La coalition populiste, formée de la Ligue (extrême droite) et du Mouvement Cinq Etoiles (M5S, antisystème), a conçu son budget --déjà considéré comme "hors des clous" européens-- en tablant sur une croissance de 1,5% en 2019. Soit largement au-dessus de ce que prévoient le reste des observateurs ou agences internationales.

Le Fonds monétaire international (FMI) table sur 1% et la Commission européenne sur 1,1%.

Rome prévoit un déficit à 2,4%, contre 0,8% promis par le précédent gouvernement de centre gauche, mais si la croissance est plus faible que prévu, le déficit risque d'être encore plus important.

La péninsule n'est pas la seule à subir le ralentissement: c'est le cas de l'ensemble de la zone euro (+0,2% de croissance au troisième trimestre), en raison notamment des tensions commerciales au niveau mondial et des négociations sur le Brexit.

Rome a pointé du doigt ce contexte peu favorable et souligné qu'elle refusait de changer le chiffre annoncé.
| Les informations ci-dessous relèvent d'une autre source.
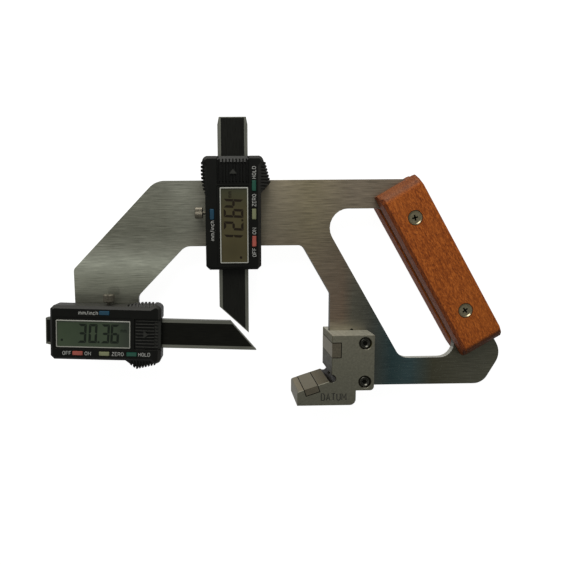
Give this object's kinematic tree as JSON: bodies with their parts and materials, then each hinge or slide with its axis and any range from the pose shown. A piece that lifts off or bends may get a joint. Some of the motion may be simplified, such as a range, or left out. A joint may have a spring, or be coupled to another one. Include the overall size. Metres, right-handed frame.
{
  "type": "rail wear gauge",
  "caption": "Bent steel plate gauge with a wooden handle, a hooked datum block and two digital calipers that slide to measure side and top wear.",
  "frame": {"origin": "centre of the bounding box at its lowest face, the gauge lying on its back with the displays up", "axes": "+X along the bar from the side caliper to the handle, +Y towards the free end of the depth beam, +Z out of the display faces"},
  "size_m": [0.2564, 0.1557, 0.0297],
  "materials": {
    "plate_steel": "ground and lightly brushed along the bar, oiled grey-olive tone",
    "block_steel": "ground tool steel, satin",
    "carbide": "fine ground hard insert, slightly brown",
    "beam_steel": "fine ground stainless steel",
    "screw_steel": "plain steel screws",
    "dark_screw": "blackened steel socket screws",
    "yellow_zinc": "yellow zinc plated, worn",
    "nickel": "nickel plated, knurled on the lock screws",
    "brass": "plain brass",
    "cast_frame": "black painted zinc casting",
    "black_plastic": "moulded ABS, fine satin texture",
    "bezel_silver": "thin silver rim",
    "lcd_glass": "olive reflective liquid crystal display under a clear window",
    "circuit_board": "green solder mask",
    "scale_black": "black printed scale film",
    "wood": "oiled reddish hardwood, open pores",
    "button_red": "soft satin",
    "button_yellow": "soft satin",
    "button_green": "soft satin",
    "button_blue": "soft satin"
  },
  "bodies": {
    "gauge_frame": {"frame_plate": "plate_steel", "datum_block": "block_steel", "datum_insert_side": "carbide", "datum_insert_under": "carbide", "block_screw_upper": "dark_screw", "block_screw_lower": "dark_screw", "handle_scale_front": "wood", "handle_scale_rear": "wood", "handle_screw_upper": "yellow_zinc", "handle_screw_lower": "yellow_zinc", "handle_nut_upper": "yellow_zinc", "handle_nut_lower": "yellow_zinc", "side_slider_frame": "cast_frame", "side_mount_screw_inner": "screw_steel", "side_mount_screw_outer": "screw_steel", "side_housing": "black_plastic", "side_housing_screw_inner": "screw_steel", "side_housing_screw_outer": "screw_steel", "side_circuit_board": "circuit_board", "side_lcd_bezel": "bezel_silver", "side_lcd_glass": "lcd_glass", "side_battery_cell": "nickel", "side_battery_clip": "brass", "side_gib_strip": "brass", "depth_slider_frame": "cast_frame", "depth_mount_screw_inner": "screw_steel", "depth_mount_screw_outer": "screw_steel", "depth_housing": "black_plastic", "depth_housing_screw_inner": "screw_steel", "depth_housing_screw_outer": "screw_steel", "depth_circuit_board": "circuit_board", "depth_lcd_bezel": "bezel_silver", "depth_lcd_glass": "lcd_glass", "depth_battery_cell": "nickel", "depth_battery_clip": "brass", "depth_gib_strip": "brass"},
    "side_measuring_beam": {"side_beam": "beam_steel", "side_scale_strip": "scale_black"},
    "side_lock_pad": {"side_lock_pad": "brass"},
    "side_lock_screw": {"side_lock_screw": "nickel"},
    "side_button_power": {"side_button_power": "button_red"},
    "side_button_zero": {"side_button_zero": "button_yellow"},
    "side_button_hold": {"side_button_hold": "button_green"},
    "side_button_units": {"side_button_units": "button_blue"},
    "side_battery_cover": {"side_battery_cover": "black_plastic"},
    "depth_measuring_beam": {"depth_beam": "beam_steel", "depth_scale_strip": "scale_black"},
    "depth_lock_pad": {"depth_lock_pad": "brass"},
    "depth_lock_screw": {"depth_lock_screw": "nickel"},
    "depth_button_power": {"depth_button_power": "button_red"},
    "depth_button_zero": {"depth_button_zero": "button_yellow"},
    "depth_button_hold": {"depth_button_hold": "button_green"},
    "depth_button_units": {"depth_button_units": "button_blue"},
    "depth_battery_cover": {"depth_battery_cover": "black_plastic"}
  },
  "joints": [
    {"name": "side_beam_slide", "type": "slide", "parent": "gauge_frame", "child": "side_measuring_beam", "axis": [0.9993, -0.0379, 0], "range_m": [-0.04, 0.001]},
    {"name": "side_lock_travel", "type": "slide", "parent": "gauge_frame", "child": "side_lock_pad", "axis": [0.0379, 0.9993, 0], "range_m": [-0.0004, 0.0004]},
    {"name": "side_lock_turn", "type": "hinge", "parent": "side_lock_pad", "child": "side_lock_screw", "pos_m": [-0.09326, -0.01862, 0.02085], "axis": [0.0379, 0.9993, 0], "range_deg": [-360, 360]},
    {"name": "side_power_press", "type": "slide", "parent": "gauge_frame", "child": "side_button_power", "axis": [0, 0, 1], "range_m": [-0.0005, 0], "stiffness_N_per_m": 400, "springref_m": 0.0005},
    {"name": "side_zero_press", "type": "slide", "parent": "gauge_frame", "child": "side_button_zero", "axis": [0, 0, 1], "range_m": [-0.0005, 0], "stiffness_N_per_m": 400, "springref_m": 0.0005},
    {"name": "side_hold_press", "type": "slide", "parent": "gauge_frame", "child": "side_button_hold", "axis": [0, 0, 1], "range_m": [-0.0005, 0], "stiffness_N_per_m": 400, "springref_m": 0.0005},
    {"name": "side_units_press", "type": "slide", "parent": "gauge_frame", "child": "side_button_units", "axis": [0, 0, 1], "range_m": [-0.0005, 0], "stiffness_N_per_m": 400, "springref_m": 0.0005},
    {"name": "side_cover_slide", "type": "slide", "parent": "gauge_frame", "child": "side_battery_cover", "axis": [0.9993, -0.0379, 0], "range_m": [0, 0.018]},
    {"name": "depth_beam_slide", "type": "slide", "parent": "gauge_frame", "child": "depth_measuring_beam", "axis": [0, 1, 0], "range_m": [-0.001, 0.024]},
    {"name": "depth_lock_travel", "type": "slide", "parent": "gauge_frame", "child": "depth_lock_pad", "axis": [-1, 0, 0], "range_m": [-0.0004, 0.0004]},
    {"name": "depth_lock_turn", "type": "hinge", "parent": "depth_lock_pad", "child": "depth_lock_screw", "pos_m": [-0.04248, 0.02788, 0.02085], "axis": [-1, 0, 0], "range_deg": [-360, 360]},
    {"name": "depth_power_press", "type": "slide", "parent": "gauge_frame", "child": "depth_button_power", "axis": [0, 0, 1], "range_m": [-0.0005, 0], "stiffness_N_per_m": 400, "springref_m": 0.0005},
    {"name": "depth_zero_press", "type": "slide", "parent": "gauge_frame", "child": "depth_button_zero", "axis": [0, 0, 1], "range_m": [-0.0005, 0], "stiffness_N_per_m": 400, "springref_m": 0.0005},
    {"name": "depth_hold_press", "type": "slide", "parent": "gauge_frame", "child": "depth_button_hold", "axis": [0, 0, 1], "range_m": [-0.0005, 0], "stiffness_N_per_m": 400, "springref_m": 0.0005},
    {"name": "depth_units_press", "type": "slide", "parent": "gauge_frame", "child": "depth_button_units", "axis": [0, 0, 1], "range_m": [-0.0005, 0], "stiffness_N_per_m": 400, "springref_m": 0.0005},
    {"name": "depth_cover_slide", "type": "slide", "parent": "gauge_frame", "child": "depth_battery_cover", "axis": [0, 1, 0], "range_m": [0, 0.018]}
  ],
  "couplings": [
    {"joint": "side_lock_turn", "follows": "side_lock_travel", "rad_per_m": 15708},
    {"joint": "depth_lock_turn", "follows": "depth_lock_travel", "rad_per_m": 15708}
  ]
}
- "Inverser la tendance" -

"L'arrêt du PIB est conjoncturel, il concerne toute l'économie européenne. Nous l'avions prévu et c'est pour cela que nous avons décidé d'avoir un budget expansif", qui vise "à inverser cette tendance" et éviter une récession, a souligné le chef du gouvernement Giuseppe Conte, en visite en Inde.

"Nous n'avons pas improvisé ce budget" et "les 2,4% demeurent", a-t-il ajouté, tout en répétant que le gouvernement n'entendait pas dépasser ce seuil, même en cas de croissance moindre.

Mais le patronat a déjà tiré la sonnette d'alarme.

"Si la croissance n'est pas là dans les prochains mois, ce sera la responsabilité de ce gouvernement et de lui seul", a souligné le président de la Confindustria, Vincenzo Boccia, se disant à sa disposition "pour lui faire des propositions intelligentes".

La Commission européenne a déjà rejeté le projet de budget italien, fustigeant "une déviation claire, nette et assumée" par rapport aux règles européennes.

Rome a jusqu'au 13 novembre pour lui fournir un budget révisé. Elle s'expose sinon à une "procédure pour déficit excessif", susceptible d'aboutir à des sanctions financières.

L'Italie a parallèlement vu la note de sa dette dégradée par l'agence Moody's, tandis que Standard & Poor's a abaissé vendredi sa perspective, de stable à négative.

"La voie économique et budgétaire planifiée par le gouvernement a érodé la confiance des investisseurs", a souligné S&P.

Depuis mi-mai, date du début des négociations pour la formation de la coalition, la Bourse de Milan a perdu quelque 22%, et le spread a plus que doublé.

Les marchés et la Commission européenne s'inquiètent parce que l'Italie ploie déjà sous une dette colossale de 2.300 milliards d'euros (131% de son PIB).